Doing business with a company means you’re not just buying their products, but the experience of having their people, opinions and expertise, too.
Some companies really understand great customer support and service, others fall hard. The latter is the case with my recent (now only) experience with Canadian online menswear retailer, Frank & Oak.
My story is common: I ordered a couple of items, but one got lost in transit. I had full faith that customer service at Frank & Oak could help me track it.
I got a week of radio silence through their online form, and email. Resorting to Twitter, I finally got a reply a couple days later: “we’ll email you.”
Fast forward three weeks from their first reply and we’ve got two valuable lessons from their final correspondence:
I usually answer my email within 3-4 days, but since you sent 3 emails, the number of days showing since our last communication stayed the same. Please wait for a response next time, so that I don’t loose track of our communication.

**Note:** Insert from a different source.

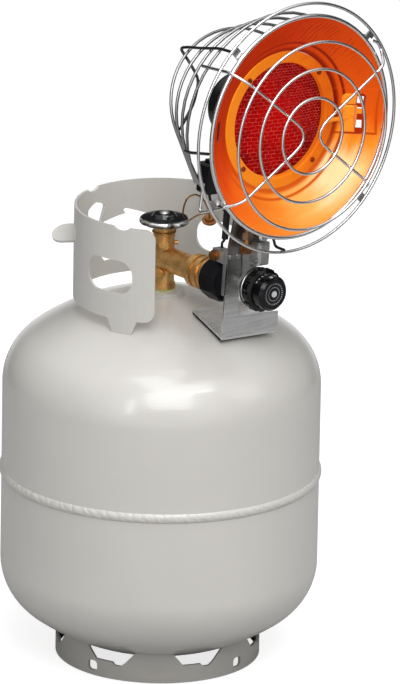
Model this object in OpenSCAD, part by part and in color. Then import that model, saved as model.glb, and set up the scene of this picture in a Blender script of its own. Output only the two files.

1. Blame the customer: 3 emails in a 3 week span, of course it’s my fault.
2. Passive-aggresively tell the customer they’re annoying: In 2013, most email clients order messages by time of receipt. My fault, I didn’t know that yours doesn’t.
Every bit of this Frank & Oak email makes it my fault. So much for making customers feel like a bad ass.
For examples on how to avoid bad customer service like this, you can read how Ryan switched to T-Mobile and had a great experience, or you can read how we turned our own disasters into gold. And whether you work on a support team or not, everyone should give Carnegie a read. You’ll make more friends, and probably more customers.
In the mean time, I’m going to find a place to buy a nice shirt.